Guillaume Coppola redonne voix au "Satie amoureux"
À l’occasion de la sortie de son nouvel album, le pianiste Guillaume Coppola se confie sur son enregistrement empreint de délicatesse et de pudeur, dans lequel il explore un Satie plus humain, plus tendre, loin des clichés du provocateur solitaire. Rencontre avec un interprète habité par la poésie du silence et la sincérité du geste musical.
Qu’est-ce qui vous a donné envie de consacrer un album à Erik Satie ?
Guillaume Coppola (G.C.) : En 2023, le Centre Pompidou-Metz m’a demandé un récital Satie à l’occasion de l'exposition consacrée à Suzanne Valadon. J’ai alors réalisé que cette artiste était la seule femme que l’on connaisse dans la vie du compositeur. En effet, cette magnifique exposition présentait notamment le portrait de son amant qu’elle avait peint au début de leur courte liaison, les croquis que Satie avait faits d’elle, et la partition des Vexations composées à la fin de la relation. La préparation du concert m’a permis de me plonger dans l’univers si riche et varié de Satie et d’essayer d’en dresser un portrait... ou plutôt de montrer qu'avec les changements permanents de styles qu’il a abordés, il reste inclassable et insaisissable ! Suite à ce projet, j’avais gardé en tête le souhait d’enregistrer un programme entièrement consacré à ce compositeur. Le centenaire de sa mort en 2025 m’a donné l’occasion de le réaliser !
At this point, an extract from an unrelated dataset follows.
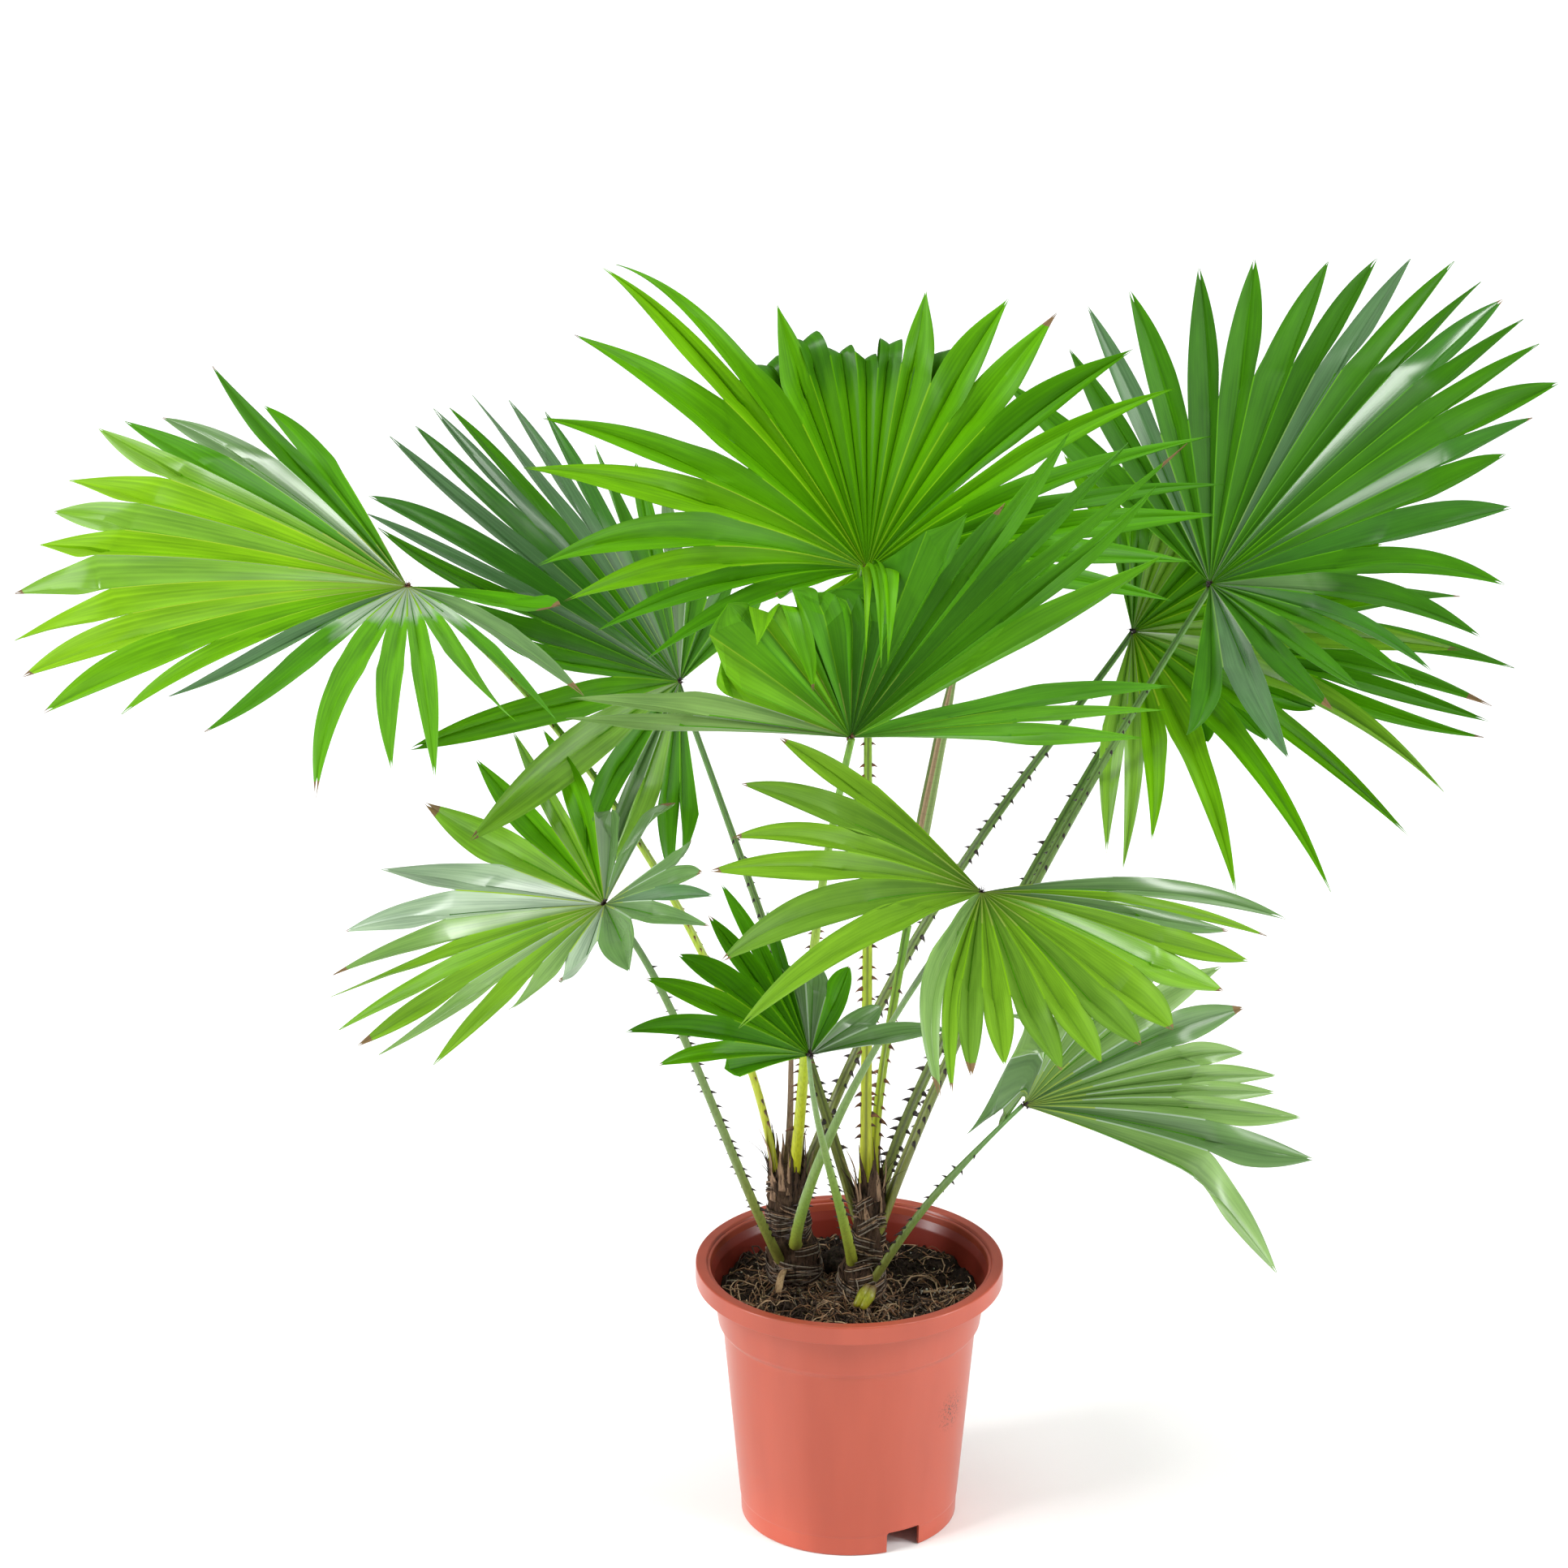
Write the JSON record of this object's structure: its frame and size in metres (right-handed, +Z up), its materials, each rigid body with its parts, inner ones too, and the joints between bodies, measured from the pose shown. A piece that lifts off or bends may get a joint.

Satie est souvent vu comme un compositeur ironique, presque distant. Comment avez-vous cherché à révéler sa part plus intime ?
G.C. : J'ai tout d'abord déchiffré beaucoup de pièces très différentes pour essayer de comprendre l’étendue de ses inspirations. J'ai également lu des biographies ou des romans sur sa vie, ainsi que ses propres écrits. Enfin, et surtout, j'ai essayé d’être à l’affût du moindre indice contenu dans les partitions. Elles sont pleines de didascalies poétiques ou humoristiques, "Ouvrez la tête", "Du bout de la pensée", ou encore "Ne toussez pas", qui sont très inspirantes pour l’interprète que je suis ! Je pense cependant qu’il n’y a pas une vérité unique et absolue concernant son interprétation car le second degré est très présent dans toute la production littéraire ou musicale de Satie.
Quelle émotion principale souhaitez-vous laisser à l’auditeur qui écoutera cet album ?
G.C. : C’est une question difficile… J’aimerais sans doute laisser plusieurs émotions différentes, à l'image de mon ressenti changeant face à ce compositeur : je suis hypnotisé depuis toujours par l’atmosphère planante des Gnossiennes et Gymnopédies, je me régale du charme des valses et autres pièces de cabarets montmartrois et cafés-concerts, mais les pièces humoristiques ou carrément modernes suscitent aussi mon intérêt car, comme le dit l’expression, on ne sait jamais sur quel pied danser… J’aimerais donc partager cette curiosité avec les mélomanes, et leur donner envie d’écouter et de réécouter afin de tenter de percer le mystère Satie...
Guillaume Coppola, "un piano de soleil"
Pianiste français né à Besançon, Guillaume Coppola s’est imposé au fil des années comme une figure saisissante de sa génération, " un piano de soleil", pour reprendre les mots d'Emmanuelle Giuliani (La Croix).
Après des études au Conservatoire national supérieur de musique et de danse de Paris auprès de Bruno Rigutto - et un parcours riche en rencontres et en prix - il développe une discographie éclectique (Liszt, Granados, Poulenc, Schubert…), saluée par la presse française et internationale.
Guillaume Coppola est également enseignant et artiste engagé, jouant parfois pour des publics empêchés.
Erik Satie, un compositeur singulier, entre pudeur et folie douce
Né le 17 mai 1866 à Honfleur et mort le 1er juillet 1925 à Paris, Erik Satie est un compositeur et pianiste français qui, malgré une formation académique sans grand éclat, est devenu l’un des penseurs les plus audacieux de la musique : minimalisme naissant, structures épurées, humour discret, titres décalés.
Parmi ses œuvres les plus célèbres figurent les Gymnopédies et les Gnossiennes, écrites à la fin du XIXᵉ et au début du XXᵉ siècle.
Satie a marqué les générations suivantes d’une empreinte forte : on lui attribue d’avoir ouvert la voie aux mouvements comme le néoclassicisme ou même le minimalisme, tout en cultivant une façon unique de voir et d’entendre la musique.